Human Dermal Fibroblasts from Systemic Lupus Erythematosus (SLE) Patient

SLE Dermal Fibroblasts Exhibit Hyperinflammatory Responses

Cutaneous lupus erythematosus (CLE) lesions endure chronic inflammation; however, the mechanisms by which inflammation leads to either scarring or non-scarring disease pathology remain unclear. To gain insight into fibroblast-intrinsic mechanisms that may contribute to tissue pathology, Shoffner-Beck et al. compared cytokine responses between non-lesional dermal fibroblasts isolated from patients with SLE/CLE versus healthy controls.

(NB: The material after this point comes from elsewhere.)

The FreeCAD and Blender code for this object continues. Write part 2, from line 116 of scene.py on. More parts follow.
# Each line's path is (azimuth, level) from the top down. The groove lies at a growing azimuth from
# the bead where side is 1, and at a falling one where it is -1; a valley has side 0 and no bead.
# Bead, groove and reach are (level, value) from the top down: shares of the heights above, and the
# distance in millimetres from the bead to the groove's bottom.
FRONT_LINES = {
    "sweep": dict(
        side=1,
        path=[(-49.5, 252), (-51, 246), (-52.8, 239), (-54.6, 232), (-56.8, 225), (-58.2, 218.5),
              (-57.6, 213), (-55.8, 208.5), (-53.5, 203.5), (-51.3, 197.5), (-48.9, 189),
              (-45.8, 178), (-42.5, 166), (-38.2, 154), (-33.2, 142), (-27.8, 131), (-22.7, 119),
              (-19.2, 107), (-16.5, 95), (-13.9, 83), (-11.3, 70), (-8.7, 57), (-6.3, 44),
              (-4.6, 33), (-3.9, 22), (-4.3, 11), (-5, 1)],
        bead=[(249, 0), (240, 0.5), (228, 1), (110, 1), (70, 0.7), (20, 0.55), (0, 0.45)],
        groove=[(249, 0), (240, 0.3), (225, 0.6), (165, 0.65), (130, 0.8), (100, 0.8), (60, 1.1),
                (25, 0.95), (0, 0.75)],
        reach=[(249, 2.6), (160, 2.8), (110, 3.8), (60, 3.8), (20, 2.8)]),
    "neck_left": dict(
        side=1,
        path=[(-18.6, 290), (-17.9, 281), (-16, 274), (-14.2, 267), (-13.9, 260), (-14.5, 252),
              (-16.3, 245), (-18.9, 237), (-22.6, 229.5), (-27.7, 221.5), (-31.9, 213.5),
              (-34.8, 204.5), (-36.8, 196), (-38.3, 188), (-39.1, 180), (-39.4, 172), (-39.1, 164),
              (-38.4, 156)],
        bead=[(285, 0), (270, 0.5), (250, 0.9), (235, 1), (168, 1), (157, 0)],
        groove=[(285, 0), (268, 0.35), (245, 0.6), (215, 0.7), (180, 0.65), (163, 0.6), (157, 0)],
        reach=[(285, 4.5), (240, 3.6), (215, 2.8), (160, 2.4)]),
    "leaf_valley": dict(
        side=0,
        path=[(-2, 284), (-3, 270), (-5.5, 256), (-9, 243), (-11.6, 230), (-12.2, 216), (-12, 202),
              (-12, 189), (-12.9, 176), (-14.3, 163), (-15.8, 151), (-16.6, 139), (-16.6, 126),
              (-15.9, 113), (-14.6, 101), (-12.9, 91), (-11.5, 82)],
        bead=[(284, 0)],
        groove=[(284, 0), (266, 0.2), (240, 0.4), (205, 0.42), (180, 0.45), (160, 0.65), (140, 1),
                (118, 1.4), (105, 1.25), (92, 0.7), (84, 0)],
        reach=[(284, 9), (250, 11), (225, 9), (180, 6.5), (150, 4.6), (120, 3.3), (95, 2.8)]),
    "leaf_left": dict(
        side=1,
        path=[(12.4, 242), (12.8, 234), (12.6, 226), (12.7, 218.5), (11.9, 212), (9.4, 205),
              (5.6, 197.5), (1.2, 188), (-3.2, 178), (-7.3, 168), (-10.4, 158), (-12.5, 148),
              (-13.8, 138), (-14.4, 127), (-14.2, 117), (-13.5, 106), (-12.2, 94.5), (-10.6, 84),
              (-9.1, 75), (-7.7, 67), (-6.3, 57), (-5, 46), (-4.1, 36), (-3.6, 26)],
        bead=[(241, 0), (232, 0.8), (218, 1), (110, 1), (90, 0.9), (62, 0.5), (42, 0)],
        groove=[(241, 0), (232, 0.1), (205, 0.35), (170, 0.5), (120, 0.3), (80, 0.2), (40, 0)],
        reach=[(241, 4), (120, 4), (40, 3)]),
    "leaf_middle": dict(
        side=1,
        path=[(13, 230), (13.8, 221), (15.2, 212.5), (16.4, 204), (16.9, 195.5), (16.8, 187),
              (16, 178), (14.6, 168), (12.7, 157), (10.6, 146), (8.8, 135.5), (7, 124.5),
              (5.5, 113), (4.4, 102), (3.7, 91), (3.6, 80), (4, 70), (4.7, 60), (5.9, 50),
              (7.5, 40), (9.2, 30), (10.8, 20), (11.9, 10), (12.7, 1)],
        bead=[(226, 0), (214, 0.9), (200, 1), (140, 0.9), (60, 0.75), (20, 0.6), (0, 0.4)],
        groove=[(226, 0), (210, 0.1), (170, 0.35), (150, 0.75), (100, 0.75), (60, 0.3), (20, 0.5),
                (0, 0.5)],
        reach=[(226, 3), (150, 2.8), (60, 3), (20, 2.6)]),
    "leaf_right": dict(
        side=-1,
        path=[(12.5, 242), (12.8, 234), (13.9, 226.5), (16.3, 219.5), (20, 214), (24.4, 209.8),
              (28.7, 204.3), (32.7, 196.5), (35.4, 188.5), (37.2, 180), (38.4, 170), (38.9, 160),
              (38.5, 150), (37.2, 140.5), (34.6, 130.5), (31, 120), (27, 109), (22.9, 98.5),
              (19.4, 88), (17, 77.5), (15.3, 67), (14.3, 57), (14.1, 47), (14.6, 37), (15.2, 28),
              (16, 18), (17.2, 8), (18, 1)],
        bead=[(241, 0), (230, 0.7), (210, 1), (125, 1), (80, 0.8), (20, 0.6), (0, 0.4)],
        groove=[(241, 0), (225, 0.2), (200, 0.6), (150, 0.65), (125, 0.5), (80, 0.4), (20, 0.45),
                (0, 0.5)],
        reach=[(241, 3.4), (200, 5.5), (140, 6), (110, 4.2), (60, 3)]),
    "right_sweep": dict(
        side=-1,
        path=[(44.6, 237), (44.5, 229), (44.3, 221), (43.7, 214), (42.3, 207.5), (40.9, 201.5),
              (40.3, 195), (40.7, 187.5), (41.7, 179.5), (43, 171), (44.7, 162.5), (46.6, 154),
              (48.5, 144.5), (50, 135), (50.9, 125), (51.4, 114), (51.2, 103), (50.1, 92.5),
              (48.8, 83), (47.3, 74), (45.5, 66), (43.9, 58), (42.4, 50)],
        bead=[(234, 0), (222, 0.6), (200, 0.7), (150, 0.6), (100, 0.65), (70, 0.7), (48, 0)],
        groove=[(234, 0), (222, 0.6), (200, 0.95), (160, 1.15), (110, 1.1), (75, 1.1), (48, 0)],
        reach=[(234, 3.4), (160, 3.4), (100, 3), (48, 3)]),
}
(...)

To examine fibroblast functional differences, they established cultures from punch biopsies of healthy control skin and nonlesional lupus skin (upper thigh, non-sun-exposed). Fibroblasts at passage 2 were treated with IFN-γ, IFN-α, TNF-α, TGF-β, or IL-1β (cytokines identified as upstream regulators of differences observed between healthy control and SLE fibroblasts from scRNA-Seq) for 6 h prior to RNA isolation (Fig. 1). Both groups were confirmed to have similar fibroblast populations prior to and after cytokine stimulation. Both healthy control and SLE fibroblasts had differentially expressed genes after cytokine stimulation. However, greatest differences in effect size between healthy and SLE fibroblasts were noted after treatment with TGF-β, TNF-α, IFN-γ, and IFN-α (Fig. 2A). Within cytokine-cytokine receptor signaling pathways, genes belonging to the CXCL family, CCL family, IL family, and TNF had significantly higher expression across all treatments with significantly greater magnitude in SLE fibroblasts (FDR < 1 × 10^-5; Fig. 2B). When focusing specifically on responses to TGF-β stimulation, there were significantly higher fold changes between SLE compared to healthy control fibroblasts (Fig. 2C). These data suggest that inflammatory cytokines induce signaling pathways in both healthy and SLE fibroblasts but that this response is exaggerated in SLE fibroblasts.